- **EXERCISE**: Exactly the lines from the start of the data through the line containing "# +Z is up, the" should be output, with both ends kept and nothing added.

- **RAW DATA**:

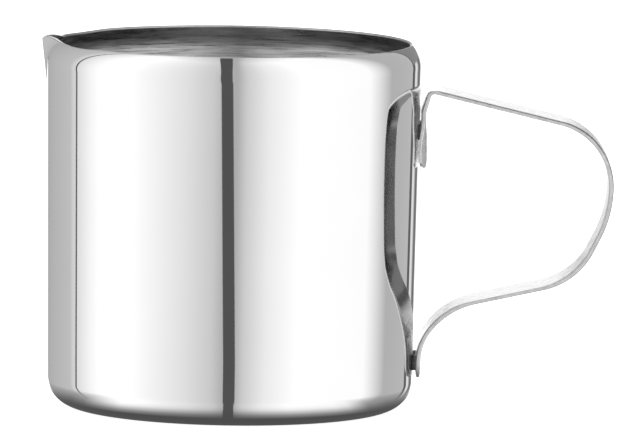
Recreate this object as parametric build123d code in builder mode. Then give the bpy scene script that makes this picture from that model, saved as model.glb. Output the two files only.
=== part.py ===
from build123d import *
from math import cos, radians, sin, sqrt, tan
import os

# Small milk jug: one deep-drawn steel cup with a pinched pouring beak, and one bent strip
# handle spot-welded to the wall. Millimetres. The origin is the centre of the flat base,
# +Z is up, the beak points to -X and the handle to +X.

# ---- cup ----
wall = 0.5                    # sheet thickness
draft = 0.745                 # degrees that the wall leans outward
shoulder_start_radius = 30.4  # outside, where the wall meets the shoulder
corner_radius = 4.9           # outside, between base and wall
shoulder_radius = 5.2         # outside, the curl below the rim
shoulder_turn = 47.5          # degrees that the curl turns inward
rim_height = 59.7

# ---- beak ----
beak_half_width = 8.0         # at the rim
even_growth = 0.45            # share of that width which grows evenly with height;
flare_power = 6               # the rest opens late, as this power of the share of height
beak_root_height = 51.2       # where the two flanks run out
ridge_foot_height = 52.4      # where the ridge leaves the wall
ridge_lean = 0.12             # outward run of the ridge for each millimetre of height
flank_skin = 0.08             # the flanks start this far under the cup's surface
flank_easing = 0.5            # a flank follows the cup for this share of its half width,
flank_knee_out = 0.64         # bends this share of the way out to the ridge
flank_knee_side = 0.22        # and this share of its half width from the middle
filled_throat = 4.0           # the beak is first solid to this depth inside the cup's surface
open_throat = 18.0            # and is then hollowed from this depth outwards
beak_levels = [52.0, 54.2, 56.2, 57.6, 58.7, 59.6, 60.4]
lip_start = 28.2              # the lip rises from the rim here, measured from the axis,
lip_shoulder = 29.8           # is drawn up towards two places
lip_brow = 31.0
lip_tip = 31.3                # and is back at the rim's height at the top of the ridge
lip_lift = 0.6                # height of those two places above the rim
cutter_reach = 16.0           # how far the cutting shape passes the steel

# ---- handle strip ----
strip_width = 12.0
strip_thickness = 0.8
upper_foot_line = 30.8        # centre line of the strip, from the cup's axis
lower_foot_line = 30.5
upper_foot_low = 39.75
upper_foot_high = 48.2        # the foot is flat here and curved to its full depth below
saddle_height = 42.6
saddle_bulge = 0.3            # its middle stands this far out from the centre line
saddle_sink = 0.6             # and its long edges this far in
lower_foot_low = 5.6
toe_radius = 2.6              # corners of each foot's free end
toe_slack = 0.01              # for picking a toe's edges by their height
# Corners of the centre line from the upper foot round to the lower one: distance from the
# cup's axis, height, bend radius.
handle_bends = [
    (30.8, 49.1, 3.0),
    (31.8, 52.5, 1.0),
    (61.9, 45.5, 10.7),
    (61.1, 32.4, 18.4),
    (55.9, 21.9, 11.4),
    (35.8, 17.4, 12.7),
    (30.5, 11.8, 8.9),
]

# ---- spot welds, two side by side on each foot ----
spot_radius = 1.3
spot_offset = 3.0             # from the middle of the strip
electrode_radius = 4.0        # round tip that leaves a dimple in the foot
dimple_depth = 0.2
spot_hole_reach = 1.6         # each way from the foot's centre line
upper_spot_height = 45.6
lower_spot_height = 8.0

# ---- worked out ----
lean = radians(draft)
curl = radians(shoulder_turn) - lean
shoulder_height = rim_height - shoulder_radius * (sin(curl) + sin(lean))
curl_centre_radius = shoulder_start_radius - shoulder_radius * cos(lean)
curl_centre_height = shoulder_height + shoulder_radius * sin(lean)
corner_top = corner_radius * (1 - sin(lean))
side_length = (shoulder_height - corner_top) / cos(lean)
base_flat_radius = shoulder_start_radius - side_length * sin(lean) - corner_radius * cos(lean)
rim_radius = curl_centre_radius + shoulder_radius * cos(curl)


def cup_radius(height, inset):
    """Radius of the leaning wall or the shoulder, outside (0) or inset into the sheet."""
    if height < curl_centre_height:
        return shoulder_start_radius - (shoulder_height - height) * tan(lean) - inset
    rise = height - curl_centre_height
    return curl_centre_radius + sqrt((shoulder_radius - inset) ** 2 - rise**2)


def beak_section(height, inset, throat):
    """Face of the beak at one height: two flanks meeting at the ridge, closed inside."""
    grown = (height - beak_root_height) / (rim_height - beak_root_height)
    opened = even_growth * grown + (1 - even_growth) * grown**flare_power
    half_width = beak_half_width * opened
    outside = cup_radius(height, 0)
    ridge = shoulder_start_radius + ridge_lean * (height - ridge_foot_height)
    root_radius = cup_radius(height, inset) - flank_skin
    root = Vector(-sqrt(root_radius**2 - half_width**2), half_width)
    along_cup = Vector(-root.Y, root.X).normalized()
    easing = root + along_cup * flank_easing * half_width
    knee_distance = outside + flank_knee_out * (ridge - outside)
    knee = Vector(-knee_distance, flank_knee_side * half_width)
    tip = Vector(-ridge, 0)
    to_tip = (tip - knee).normalized()
    knee += Vector(-to_tip.Y, to_tip.X) * inset
    tip += Vector(inset / abs(to_tip.Y), 0)
    with BuildSketch(Plane.XY.offset(height)) as section:
        with BuildLine():
            flank = Bezier(root, easing, knee, tip)
            mirror(flank, about=Plane.XZ)
            Polyline(root, (throat - outside, 0), (root.X, -root.Y))
        make_face()
    return section.sketch


def saddle(height):
    """Bulge and sink of the upper foot at a height: full below, none at its flat top."""
    share = min(1, (upper_foot_high - height) / (upper_foot_high - saddle_height))
    return saddle_bulge * share, saddle_sink * share


def foot_section(height):
    """Curved cross-section of the upper foot, lying round the cup."""
    bulge, sink = saddle(height)
    inner_line = upper_foot_line - strip_thickness / 2
    outer_line = upper_foot_line + strip_thickness / 2
    side = strip_width / 2
    with BuildSketch(Plane.XY.offset(height)) as section:
        with BuildLine():
            inner = ThreePointArc(
                (inner_line - sink, -side), (inner_line + bulge, 0), (inner_line - sink, side)
            )
            outer = ThreePointArc(
                (outer_line - sink, side), (outer_line + bulge, 0), (outer_line - sink, -side)
            )
            Line(inner @ 1, outer @ 0)
            Line(outer @ 1, inner @ 0)
        make_face()
    return section.sketch


def flat_section(height):
    """Flat cross-section of the strip at the top of the upper foot."""
    with BuildSketch(Plane.XY.offset(height)) as section:
        with Locations((upper_foot_line, 0)):
            Rectangle(strip_thickness, strip_width)
    return section.sketch


def spots(height, start):
    """Two round spots side by side, in a plane across X at a start distance."""
    with BuildSketch(Plane.YZ.offset(start)) as pair:
        with Locations((-spot_offset, height), (spot_offset, height)):
            Circle(spot_radius)
    return pair.sketch


def weld_depth(height):
    """Distance from the cup's axis at which a pair of spots lies wholly inside the sheet."""
    return sqrt(cup_radius(height, wall / 4) ** 2 - (spot_offset + spot_radius) ** 2)


def dimples(height, face):
    """Hollows left by the electrode, sunk below a foot's outer face."""
    centre = face + electrode_radius - dimple_depth
    with Locations((centre, -spot_offset, height), (centre, spot_offset, height)):
        Sphere(electrode_radius, mode=Mode.SUBTRACT)


# ---- cup body: wall of revolution, beak pressed out of it ----
with BuildPart() as cup_body:
    with BuildSketch(Plane.XZ):
        with BuildLine():
            base = Line((0, 0), (base_flat_radius, 0))
            corner = JernArc(base @ 1, base % 1, corner_radius, 90 - draft)
            side = PolarLine(corner @ 1, side_length, direction=corner % 1)
            JernArc(side @ 1, side % 1, shoulder_radius, shoulder_turn)
            offset(amount=wall, side=Side.LEFT)
        make_face()
    revolve(axis=Axis.Z)
    loft([beak_section(height, inset=0, throat=filled_throat) for height in beak_levels])
    with BuildSketch(Plane.XZ):
        with BuildLine():
            lip = Bezier(
                (-lip_tip, rim_height),
                (-lip_brow, rim_height + lip_lift),
                (-lip_shoulder, rim_height + lip_lift),
                (-lip_start, rim_height),
            )
            Polyline(
                lip @ 1,
                (0, rim_height),
                (0, rim_height + cutter_reach),
                (-lip_tip - cutter_reach, rim_height + cutter_reach),
                (-lip_tip - cutter_reach, rim_height),
                lip @ 0,
            )
        make_face()
    extrude(amount=cutter_reach, both=True, mode=Mode.SUBTRACT)
    hollow = [beak_section(height, inset=wall, throat=open_throat) for height in beak_levels]
    loft(hollow, mode=Mode.SUBTRACT)
    with BuildSketch(Plane.XZ):
        with BuildLine():
            Polyline(
                (curl_centre_radius, curl_centre_height),
                (rim_radius, rim_height),
                (curl_centre_radius, rim_height),
                close=True,
            )
        make_face()
    revolve(axis=Axis.Z, mode=Mode.SUBTRACT)
cup_body.part.label = "cup_body"

# ---- handle strip: a bent flat strip whose upper foot is curved round the wall ----
with BuildPart() as handle_strip:
    with BuildSketch(Plane.XZ):
        with BuildLine():
            FilletPolyline(
                (upper_foot_line, upper_foot_high),
                *[(distance, height) for distance, height, _ in handle_bends],
                (lower_foot_line, lower_foot_low),
                radius=[bend_radius for _, _, bend_radius in handle_bends],
            )
        trace(line_width=strip_thickness)
    extrude(amount=strip_width / 2, both=True)
    extrude(foot_section(upper_foot_low), amount=saddle_height - upper_foot_low)
    loft([foot_section(saddle_height), flat_section(upper_foot_high)])
    for toe in (upper_foot_low, lower_foot_low):
        toe_corners = handle_strip.edges().filter_by(Axis.X)
        at_toe = toe_corners.filter_by_position(Axis.Z, toe - toe_slack, toe + toe_slack)
        fillet(at_toe, toe_radius)
    for holes in (
        spots(upper_spot_height, upper_foot_line),
        spots(lower_spot_height, lower_foot_line),
    ):
        extrude(holes, amount=spot_hole_reach, both=True, mode=Mode.SUBTRACT)
handle_strip.part.label = "handle_strip"

# ---- spot welds: each fills its hole in the foot and reaches the wall ----
bulge, sink = saddle(upper_spot_height)
curve_drop = (bulge + sink) * (2 * spot_offset / strip_width) ** 2
upper_spot_face = upper_foot_line + strip_thickness / 2 + bulge - curve_drop
upper_depth = weld_depth(upper_spot_height)
upper_length = upper_spot_face + dimple_depth - upper_depth
with BuildPart() as upper_spot_welds:
    extrude(spots(upper_spot_height, upper_depth), amount=upper_length)
    add(cup_body.part, mode=Mode.SUBTRACT)
    dimples(upper_spot_height, upper_spot_face)
upper_spot_welds.part.label = "upper_spot_welds"

lower_spot_face = lower_foot_line + strip_thickness / 2
lower_depth = weld_depth(lower_spot_height)
lower_length = lower_spot_face + dimple_depth - lower_depth
with BuildPart() as lower_spot_welds:
    extrude(spots(lower_spot_height, lower_depth), amount=lower_length)
    add(cup_body.part, mode=Mode.SUBTRACT)
    dimples(lower_spot_height, lower_spot_face)
lower_spot_welds.part.label = "lower_spot_welds"

os.makedirs("parts", exist_ok=True)
export_step(cup_body.part, "parts/cup_body.step")
export_step(handle_strip.part, "parts/handle_strip.step")
export_step(upper_spot_welds.part, "parts/upper_spot_welds.step")
export_step(lower_spot_welds.part, "parts/lower_spot_welds.step")
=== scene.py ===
import math

import bpy
import numpy as np
from mathutils import Matrix, Vector


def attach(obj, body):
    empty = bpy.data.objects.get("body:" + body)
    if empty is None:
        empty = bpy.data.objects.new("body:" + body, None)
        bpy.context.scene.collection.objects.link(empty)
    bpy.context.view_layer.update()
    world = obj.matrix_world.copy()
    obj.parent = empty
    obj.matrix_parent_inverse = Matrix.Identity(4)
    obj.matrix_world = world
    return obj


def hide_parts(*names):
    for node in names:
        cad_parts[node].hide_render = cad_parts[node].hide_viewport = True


# Looks for a small milk jug: a polished steel cup, its bent strip handle and four spot welds.
# Metres, in the CAD frame: the base stands on z = 0, the beak points to -X, the handle to +X.
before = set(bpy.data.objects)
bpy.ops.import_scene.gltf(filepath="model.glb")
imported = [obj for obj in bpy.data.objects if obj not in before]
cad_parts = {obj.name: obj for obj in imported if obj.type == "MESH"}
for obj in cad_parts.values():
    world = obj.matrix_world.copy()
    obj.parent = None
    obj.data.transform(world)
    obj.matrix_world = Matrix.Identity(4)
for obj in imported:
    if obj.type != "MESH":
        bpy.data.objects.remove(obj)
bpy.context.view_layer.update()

MM = 0.001
TINY = 0.01 * MM              # for comparing heights

# ---- cup, the same driving dimensions as its CAD body ----
WALL = 0.5 * MM
DRAFT = math.radians(0.745)
SHOULDER_START_RADIUS = 30.4 * MM
CORNER_RADIUS = 4.9 * MM
SHOULDER_RADIUS = 5.2 * MM
SHOULDER_TURN = math.radians(47.5)
RIM_HEIGHT = 59.7 * MM
EDGE_ROUNDING = 0.12 * MM     # of each corner of the cut edge round the mouth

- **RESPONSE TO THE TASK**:
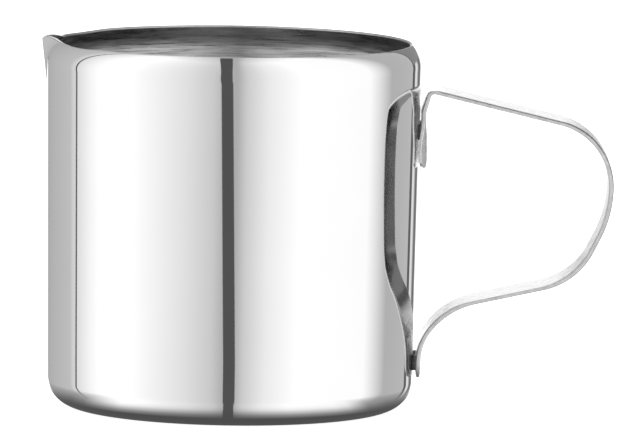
Recreate this object as parametric build123d code in builder mode. Then give the bpy scene script that makes this picture from that model, saved as model.glb. Output the two files only.
=== part.py ===
from build123d import *
from math import cos, radians, sin, sqrt, tan
import os

# Small milk jug: one deep-drawn steel cup with a pinched pouring beak, and one bent strip
# handle spot-welded to the wall. Millimetres. The origin is the centre of the flat base,
# +Z is up, the beak points to -X and the handle to +X.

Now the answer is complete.